Six factor formula : Multiplication Wikipedia, the free encyclopedia

Six factor formula

Formula used to calculate nuclear chain reaction growth rate

The six-factor formula is used in nuclear engineering to determine the multiplication of a nuclear chain reaction in a non-infinite medium.

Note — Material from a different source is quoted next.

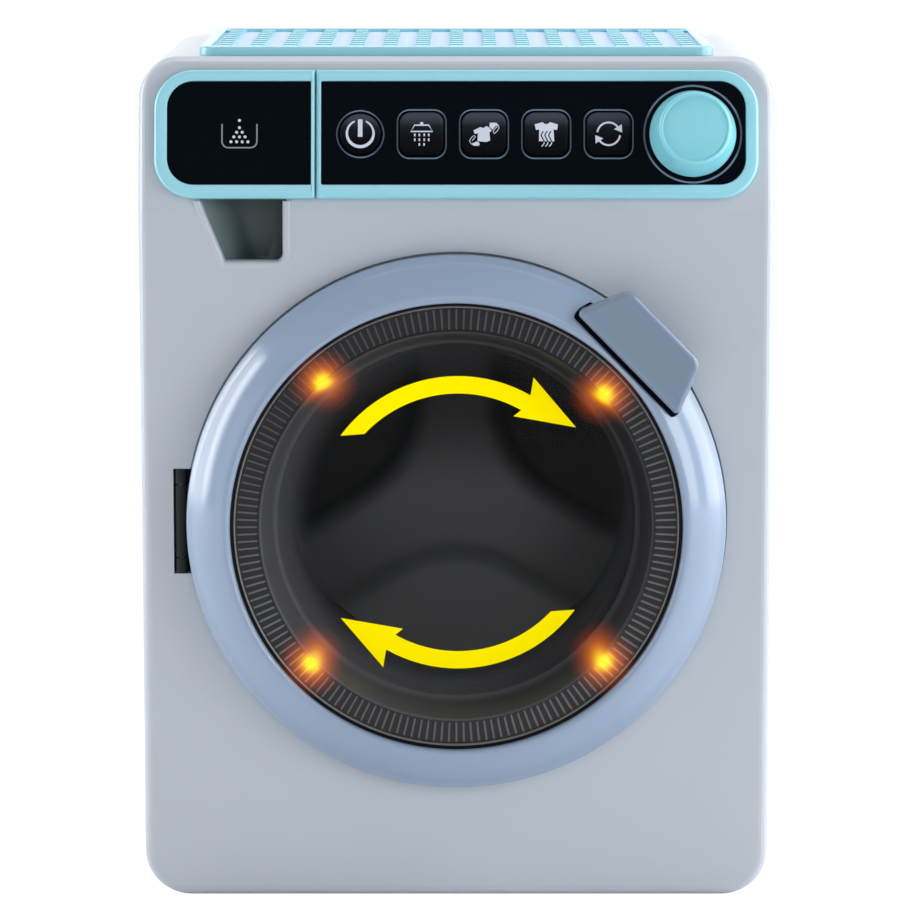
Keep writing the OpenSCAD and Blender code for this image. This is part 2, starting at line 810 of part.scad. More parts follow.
// Door. The ring's profile is given as radius and depth.
function bow(a, b, rise, n) = [for (i = [0 : n]) let (t = i / n, d = b - a, len = norm(d))
  a + d * t + [-d[1], d[0]] / len * 4 * rise * t * (1 - t)];
function arc(c, r, a0, a1, n) = [for (i = [0 : n]) let (a = a0 + (a1 - a0) * i / n)
  c + r * [cos(a), sin(a)]];

module ring_profile() {
  polygon(concat(
    [[door_r, door_back_y]],
    arc([door_r - 1.6, -rim_h + 0.2], 1.6, 0, -48, 5),
    bow(crown_out, crown_in, crown_rise, 12),
    arc([glass_r + 1.4, -door_proud + 1.4], 1.4, -90, -180, 5),
    [[glass_r, flange_y], [flange_r + 0.3, flange_y], [flange_r + 0.3, flange_y + 0.4],
     [door_r - door_wall, -rim_h + 1.4], [door_r - door_wall, door_back_y]]));
}

module handle_outline(grow = 0, inner = 0) {
  r0 = handle_r_in;
  r1 = handle_r_out;
  hull() for (side = [-1, 1]) {
    for (shift = [0, inner])
      translate([handle_in + r0 - shift, side * (handle_len_in / 2 - r0)]) circle(r0 + grow, $fn = 32);
    translate([handle_out - r1, side * (handle_len_out / 2 - r1)]) circle(r1 + grow, $fn = 32);
  }
}

module handle_seat_zone(grow) {
  at_handle() translate([handle_in - handle_gap - grow, -far / 2, -handle_len_in / 2 - grow])
    cube([far, far, handle_len_in + 2 * grow]);
}

module tongue_way(y0, y1) {
  at_handle() translate([tongue_x - tongue_t / 2 - tongue_room, y0, -tongue_w / 2 - tongue_room])
    cube([tongue_t + 2 * tongue_room + (door_back_y + 1 - handle_pin_y) * sin(handle_turn), y1 - y0,
      tongue_w + 2 * tongue_room]);
}

module handle_posts(grow = 0, y1 = 0) {
  for (side = [0, 1]) mirror([0, 0, side]) translate([0, 0, handle_post_z - grow]) {
    translate([handle_pin_x, handle_pin_y, 0])
      cylinder(d = handle_lug - 1 + 2 * grow, h = handle_post_t + 2 * grow);
    translate([handle_pin_x - handle_lug / 2 + 0.5 - grow, handle_pin_y, 0])
      cube([handle_lug - 1 + 2 * grow, y1 - handle_pin_y, handle_post_t + 2 * grow]);
  }
}

module door_ring() {
  color(ring_blue) place() {
    door_ring_body();
    at_handle() difference() {
      handle_posts(0, pocket_deep + 1);
      translate([handle_pin_x, handle_pin_y, -far / 2]) cylinder(d = handle_pin_d + 2 * press, h = far);
    }
  }
}

module door_ring_body() {
  difference() {
    union() {
      turned_y() ring_profile();
      // Solid part of the ring under the handle
      intersection() {
        turned_y() polygon(concat([[door_r - 0.4, -1], [door_r - 0.4, -rim_h]],
          bow(crown_out + [-0.4, 0.4], crown_in + [0.6, 0.4], crown_rise, 6),
          [[flange_r + 0.3, flange_y + 0.2], [flange_r + 0.3, -1]]));
        handle_seat_zone(2.2);
      }
      // Bosses for the screws
      intersection() {
        ring_of(door_screw_angles, screw_ring_r) rod_y(5, -door_proud, -1);
        turned_y() polygon([[flange_r + 0.3, -1], [flange_r + 0.3, flange_y + 0.2], crown_in + [1, 1.4],
          crown_out + [-1, 0.6], [door_r - 1, -1]]);
      }
      intersection() {
        for (side = [-1, 1]) rod_y(5, -door_proud, -1, arm_screw_x, door_z + side * arm_screw_z);
        turned_y() polygon([[flange_r + 0.3, -1], [flange_r + 0.3, flange_y + 0.2], crown_in + [1, 1.4],
          crown_out + [-1, 0.6], [door_r - 1, -1]]);
      }
    }
    // Pocket for the handle, shallow above the window and deep round the pin
    at_handle() slab(-far / 2, pocket_deep) difference() {
      handle_outline(pocket_side, handle_gap - pocket_side);
      translate([0, -far / 2]) square([flange_r + 1, far]);
    }
    at_handle() slab(-far / 2, flange_y - 0.9) handle_outline(pocket_side, handle_gap - pocket_side);
    // Way for the latch tongue
    tongue_way(pocket_deep - 1, door_back_y + 1);
    // Screw holes
    ring_of(door_screw_angles, screw_ring_r) rod_y(pilot_d, -6.6, 0);
    for (side = [-1, 1]) rod_y(pilot_d, -6.6, 0, arm_screw_x, door_z + side * arm_screw_z);
  }
}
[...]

Six-factor formula: $k=\eta fp\varepsilon P_{FNL}P_{TNL}=k_{\infty }P_{FNL}P_{TNL}$ ^[1]
Symbol	Name	Meaning	Formula	Typical thermal reactor value
$\eta$	Thermal fission factor (eta)	neutrons produced from fission/absorption in fuel isotope	$\eta ={\frac {\nu \sigma _{f}^{F}}{\sigma _{a}^{F}}}$	1.65
$f$	Thermal utilization factor	neutrons absorbed by the fuel isotope/neutrons absorbed anywhere	$f={\frac {\Sigma _{a}^{F}}{\Sigma _{a}}}$	0.71
$p$	Resonance escape probability	fission neutrons slowed to thermal energies without absorption/total fission neutrons	$p\approx \mathrm {exp} \left(-{\frac {\sum \limits _{i=1}^{N}N_{i}I_{r,A,i}}{\left({\overline {\xi }}\Sigma _{p}\right)_{mod}}}\right)$	0.87
$\varepsilon$	Fast fission factor (epsilon)	total number of fission neutrons/number of fission neutrons from just thermal fissions	$\varepsilon \approx 1+{\frac {1-p}{p}}{\frac {u_{f}\nu _{f}P_{FAF}}{f\nu _{t}P_{TAF}P_{TNL}}}$	1.02
$P_{FNL}$	Fast non-leakage probability	number of fast neutrons that do not leak from reactor/number of fast neutrons produced by all fissions	$P_{FNL}\approx \mathrm {exp} \left(-{B_{g}}^{2}\tau _{th}\right)$	0.97
$P_{TNL}$	Thermal non-leakage probability	number of thermal neutrons that do not leak from reactor/number of thermal neutrons produced by all fissions	$P_{TNL}\approx {\frac {1}{1+{L_{th}}^{2}{B_{g}}^{2}}}$	0.99

The symbols are defined as:^[2]

$\nu$ , $\nu _{f}$ and $\nu _{t}$ are the average number of neutrons produced per fission in the medium (2.43 for uranium-235).
$\sigma _{f}^{F}$ and $\sigma _{a}^{F}$ are the microscopic fission and absorption cross sections for fuel, respectively.
$\Sigma _{a}^{F}$ and $\Sigma _{a}$ are the macroscopic absorption cross sections in fuel and in total, respectively.
$N_{i}$ is the number density of atoms of a specific nuclide.
$I_{r,A,i}$ is the resonance integral for absorption of a specific nuclide.
- $I_{r,A,i}=\int _{E_{th}}^{E_{0}}dE'{\frac {\Sigma _{p}^{mod}}{\Sigma _{t}(E')}}{\frac {\sigma _{a}^{i}(E')}{E'}}$ .
${\overline {\xi }}$ is the average lethargy gain per scattering event.
- Lethargy is defined as decrease in neutron energy.
$u_{f}$ (fast utilization) is the probability that a fast neutron is absorbed in fuel.
$P_{FAF}$ is the probability that a fast neutron absorption in fuel causes fission.
$P_{TAF}$ is the probability that a thermal neutron absorption in fuel causes fission.
${B_{g}}^{2}$ is the geometric buckling.
${L_{th}}^{2}$ is the diffusion length of thermal neutrons.
- ${L_{th}}^{2}={\frac {D}{\Sigma _{a,th}}}$ .
$\tau _{th}$ is the age to thermal.
- $\tau =\int _{E_{th}}^{E'}dE''{\frac {1}{E''}}{\frac {D(E'')}{{\overline {\xi }}\left[D(E''){B_{g}}^{2}+\Sigma _{t}(E')\right]}}$ .
- $\tau _{th}$ is the evaluation of $\tau$ where $E'$ is the energy of the neutron at birth.

Multiplication

The multiplication factor, k, is defined as (see nuclear chain reaction):

k = number of neutrons in one generation/number of neutrons in preceding generation

If k is greater than 1, the chain reaction is supercritical, and the neutron population will grow exponentially.
If k is less than 1, the chain reaction is subcritical, and the neutron population will exponentially decay.
If k = 1, the chain reaction is critical and the neutron population will remain constant.

^ Duderstadt, James; Hamilton, Louis (1976). Nuclear Reactor Analysis. John Wiley & Sons, Inc. ISBN 0-471-22363-8.
^ Adams, Marvin L. (2009). Introduction to Nuclear Reactor Theory. Texas A&M University.